- Theatrical release poster
- Directed by: John Borowski
- Written by: John Borowski
- Produced by: John Borowski
- Starring: Tony Jay Oto Brezina Bob Dunsworth Harvey Fisher Derek Gaspar Nathan Hall Garrett Shriver
- Music by: Corey A. Jackson
- Distributed by: Facets Video
- Release date: March 27, 2007;
- Running time: 86 minutes
- Country: United States
- Language: English

= Albert Fish (film) =

Albert Fish: In Sin He Found Salvation is a 2007 biographical documentary film directed by John Borowski. The film relates the life story of American serial killer and cannibal Albert Fish. In addition to interviews, period footage and photographs, the film also recreates many of Fish's crimes in numerous reenactment scenes.

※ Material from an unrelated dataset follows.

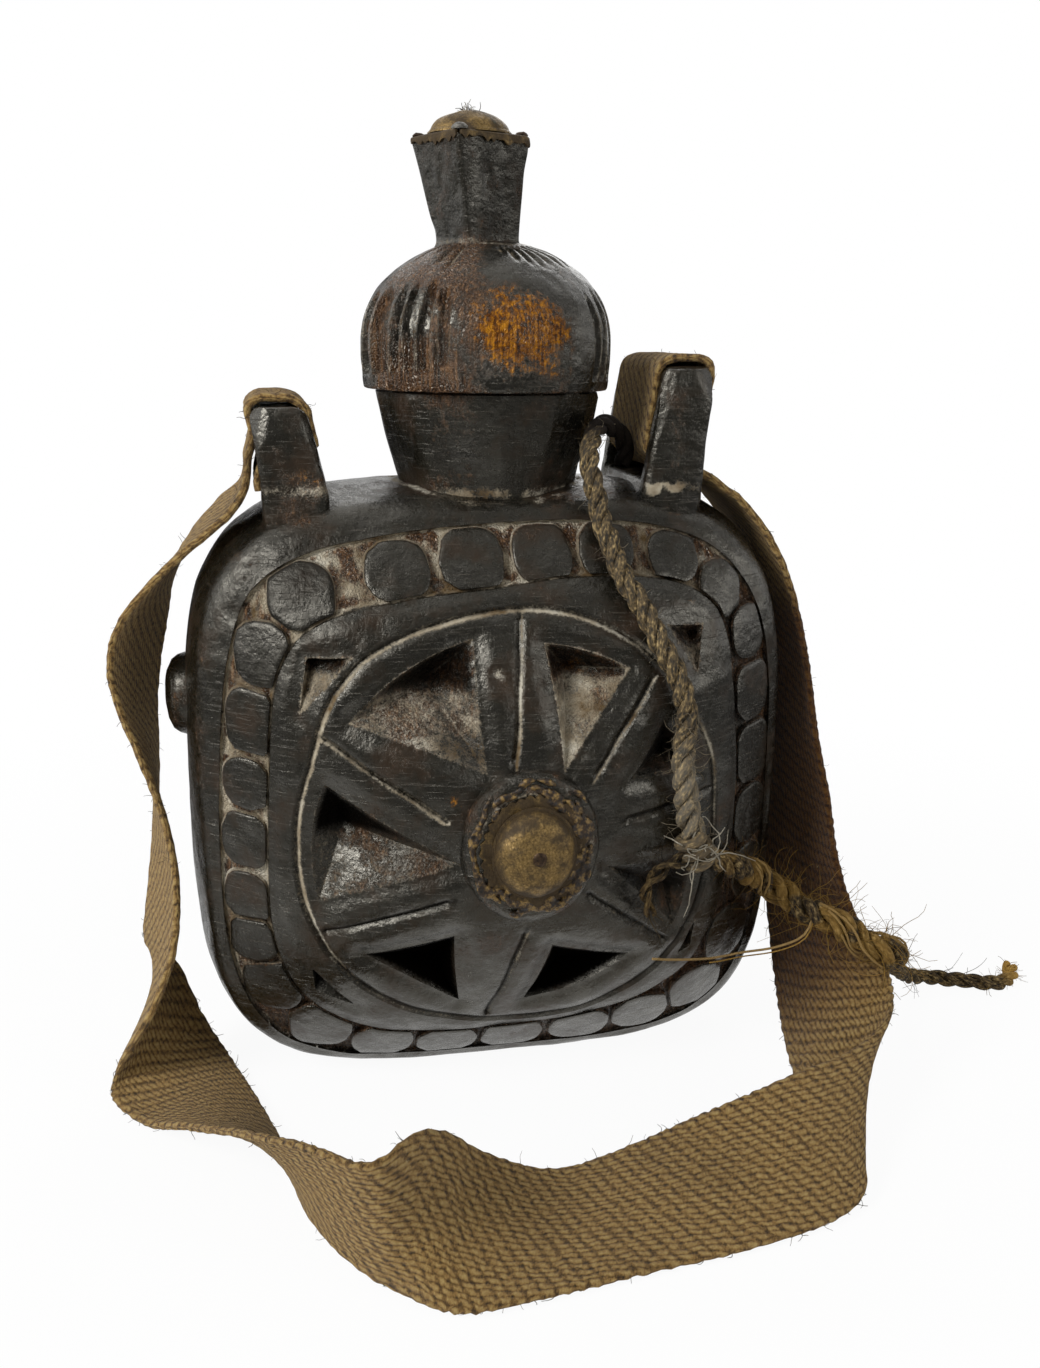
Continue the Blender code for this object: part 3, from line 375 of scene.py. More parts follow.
def face_share(x, z):
    """How far a point lies from the middle of the face to its arris, from 0 to 1."""
    return (np.abs(x / EDGE_HALF) ** 4 + np.abs((z - BODY_CENTRE_Z) / EDGE_HALF) ** 4) ** 0.25


def face_y(x, z):
    """The domed front before anything is carved in it."""
    return -(WALL_HALF_DEPTH + FACE_RISE * (1 - np.minimum(face_share(x, z), 1.0) ** FACE_POWER))


def outline(turns, half):
    """The rounded square at this half size."""
    c, s = np.cos(turns), np.sin(turns)
    radius = half * (c**4 + s**4) ** -0.25
    return radius * c, BODY_CENTRE_Z + radius * s


# Stage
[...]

The film is also Tony Jay's final work, having died seven months prior to its release.

==Premise==
The film tells the true story of a sadomasochistic cannibal, child molester, and serial killer, who lured children to their deaths in Depression-era New York City. Elderly but still deadly, Fish was inspired by biblical tales as he took the stories of pain, punishment, atonement, and suffering literally as he preyed on victims to torture and sacrifice.

== Reception ==
“Borowski offers plenty of material in his second docudrama to generate many conversations, raising his work above B-movie gore into the realm of
philosophical discourse.”

"A very well made and well directed examination of one of American history's most unusual and depraved subjects."